Kita mengenal apa yang disebut lightmeter dalam dunia fotografi. Lightmeter ada yang built-in di dalam bodi kamera dan ada pula yang handheld. Yang biasa kita gunakan adalah lightmeter built-in tersebut. Kita menggunakan lightmeter untuk mengukur cahaya reflektif yang masuk ke dalam lensa kita (kalau TTL) dan prosesor kamera akan menentukan apakah sudah sesuai dengan jenis film yang terpasang dalam kamera kita. Pada modus auto atau programmed auto, secara otomatis kamera akan mencarikan kombinasi yang tepat antara f/stop dan shutter speed (penjelasan menyusul). Pada modus aperture priority (A/Av) kamera akan menggunakan f/stop yang kita pilih dan menentukan shutter speed yang cocok. Sebaliknya, pada modus shutter speed priority (S/Tv) kamera akan menggunakan shutter speed yang kita pilih dan menentukan aperture yang tepat. Pada modus manual (M) kita akan harus menentukan kombinasi yang tepat dipandu oleh meter kamera tersebut.

Aperture atau bukaan rana merupakan lebarnya lubang yang dibuka oleh kamera untuk mengizinkan cahaya masuk. Biasanya disimbolkan dengan angka f/stop. Angka ini sebenarnya merupakan hasil kelipatan dari sqrt(2). Yang lazim digunakan biasanya dimulai dari 1.4, 2, 2.8, 4, 5.6, 8, 11, 16, 22, dst. Yang perlu diingat, semakin besar angkanya semakin kecil bukaannya. Karena itu biasa ditulis sebagai penyebut pecahan seperti f/1.4, f/2, f/2.8, f/4, f/5.6, f/8, f/11, f/16, f/22, dst. Aperture ini juga berkaitan dengan DoF (Depth of Field) atau ruang tajam yang bisa kita definisikan sebagai ruangan di depan dan belakang obyek yang masih masuk dalam jangkauan focus. DoF ini sendiri dipengaruhi oleh 3 hal yaitu:

  1. f/stop dimana f/ yang lebih besar akan memberikan DoF yang lebih lebar (semakin banyak daerah focus).
  2. Jarak obyek dimana obyek yang focus lebih jauh akan menyebabkan DoF juga semakin lebar.
  3. Penggunaan lensa dimana lensa tele akan memberikan DoF lebih sempit daripada lensa sudut lebar (wide angle).
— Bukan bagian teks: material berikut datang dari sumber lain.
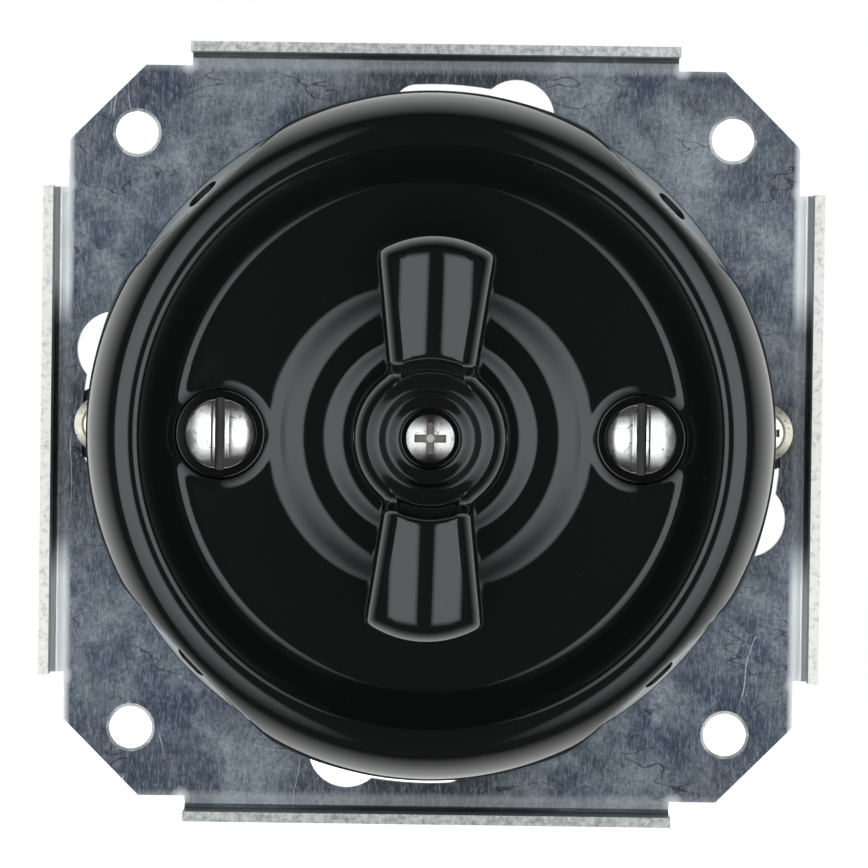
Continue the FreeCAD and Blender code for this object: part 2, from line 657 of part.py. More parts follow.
def hub_section():
    """Half section of the hub: drafted side, rounded rim, two sloping rings and the counterbore."""
    round_x = HUB_NECK - HUB_EDGE_ROUND
    round_z = HUB_TOP_Z - HUB_EDGE_ROUND * math.sin(math.radians(HUB_EDGE_TURN))
    crest = V(HUB_CREST, 0, HUB_TOP_Z)
    foot_z = KNOB_Z - KNOB_COLLAR_LENGTH
    first = HUB_TOP_Z - RING_FALL
    return face_of([
        line(V(0, 0, foot_z), V(KNOB_COLLAR_RADIUS, 0, foot_z)),
        line(V(KNOB_COLLAR_RADIUS, 0, foot_z), V(KNOB_COLLAR_RADIUS, 0, KNOB_Z)),
        line(V(KNOB_COLLAR_RADIUS, 0, KNOB_Z), V(HUB_RADIUS, 0, KNOB_Z)),
        line(V(HUB_RADIUS, 0, KNOB_Z), V(HUB_NECK, 0, round_z)),
        arc(V(HUB_NECK, 0, round_z), rim_point(round_x, round_z, HUB_EDGE_ROUND, HUB_EDGE_TURN / 2), crest),
        line(crest, V(RING_1_IN, 0, first)),
        line(V(RING_1_IN, 0, first), V(RING_2_OUT, 0, first - RING_STEP)),
        line(V(RING_2_OUT, 0, first - RING_STEP), V(COUNTERBORE_RADIUS, 0, DISH_Z)),
        line(V(COUNTERBORE_RADIUS, 0, DISH_Z), V(COUNTERBORE_RADIUS, 0, COUNTERBORE_Z)),
        line(V(COUNTERBORE_RADIUS, 0, COUNTERBORE_Z), V(0, 0, COUNTERBORE_Z)),
        line(V(0, 0, COUNTERBORE_Z), V(0, 0, foot_z)),
    ])


def square_bar(side, z_low, z_high):
    """Square bar or hole about the z axis."""
    half = side / 2
    return block(-half, half, -half, half, z_low, z_high)


def knob():
    """Two-winged handle with a dished hub, a counterbore and a square socket below."""
    upper = wing()
    wings = upper.fuse(turned(upper, 180))
    well = cylinder(HUB_CREST, HUB_TOP_Z - HUB_EDGE_ROUND, KNOB_TOP_Z + 1)
    knob_body = wings.cut(well).fuse(revolved(hub_section()))
    dish = cylinder(HUB_CREST, COUNTERBORE_Z, HUB_TOP_Z).cut(revolved(hub_section()))
    socket = square_bar(SQUARE_SIDE + 2 * SQUARE_GAP, 0, SOCKET_TOP_Z)
    bore = cylinder(KNOB_SCREW_RADIUS + SCREW_GAP, 0, KNOB_TOP_Z)
    return knob_body.cut([dish, socket, bore]).removeSplitter()


def knob_screw():
    """Cross-slot screw through the knob into the end of the spindle."""
    head = domed_head(KNOB_HEAD_RADIUS, KNOB_HEAD_EDGE, KNOB_HEAD_DOME, COUNTERBORE_Z)
    shank = cylinder(KNOB_SCREW_RADIUS, COUNTERBORE_Z - KNOB_SCREW_LENGTH, COUNTERBORE_Z + KNOB_HEAD_EDGE / 4)
    top = COUNTERBORE_Z + KNOB_HEAD_EDGE + KNOB_HEAD_DOME
    return head.fuse(shank).cut(cross_recess(CROSS_LENGTH, CROSS_WIDTH, CROSS_DEPTH, top))


def spindle():
    """Steel spindle: square for the rotor, round in its bearings, square for the knob."""
    top = SOCKET_TOP_Z - SQUARE_GAP
    square_top = WASHER_BOTTOM_Z
    round_part = cylinder(SPINDLE_RADIUS, square_top, SHOULDER_Z)
    upper = square_bar(SQUARE_SIDE, SHOULDER_Z, top)
    lower = square_bar(SQUARE_SIDE, -CHAMBER_DEPTH + RUNNING_GAP, square_top)
    tail = cylinder(TAIL_RADIUS, -CHAMBER_DEPTH - TAIL_LENGTH, -CHAMBER_DEPTH + RUNNING_GAP)
    bar = round_part.fuse([upper, lower, tail])
    groove = cylinder(CLIP_RADIUS, BUSH_TOP_Z, BUSH_TOP_Z + CLIP_THICKNESS + 2 * RUNNING_GAP)
    groove = groove.cut(cylinder(GROOVE_RADIUS, 0, SHOULDER_Z))
    thread = cylinder(KNOB_SCREW_RADIUS + THREAD_GAP, COUNTERBORE_Z - KNOB_SCREW_LENGTH - 1, KNOB_TOP_Z)
    return bar.cut([groove, thread])


def retaining_clip():
    """Open spring ring in the groove of the spindle, in front of the bush."""
    low = BUSH_TOP_Z + RUNNING_GAP
    inner = GROOVE_RADIUS + RUNNING_GAP
    high = low + CLIP_THICKNESS
    section = polygon_face([V(inner, 0, low), V(CLIP_RADIUS, 0, low), V(CLIP_RADIUS, 0, high), V(inner, 0, high)])
    return turned(revolved(section, 360 - CLIP_OPENING), 90 + CLIP_OPENING / 2)


def thrust_washer():
    """Thin washer between the detent cam and the bearing strap."""
    ring = cylinder(WASHER_RADIUS, WASHER_BOTTOM_Z, WASHER_BOTTOM_Z + WASHER_THICKNESS)
    return ring.cut(cylinder(SPINDLE_RADIUS + RUNNING_GAP, -SHEET, 2 * SHEET))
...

Shutter speed atau kecepatan rana adalah lamanya tirai rana dibuka untuk mengizinkan cahaya masuk. Angka ini disimbolkan dengan satuan detik dan kenaikan/penurunan dalam bentuk kelipatan ½. Contoh: 30s, 15s, 8s, 4s, 2s, 1s, 1/2s, 1/4s, 1/8s, 1/15s, 1/30s, 1/60s, 1/125s, 1/250s, 1/500s, 1/1000s, 1/2000s, 1/4000s, dst. Semakin lambat maka cahaya yang masuk semakin banyak.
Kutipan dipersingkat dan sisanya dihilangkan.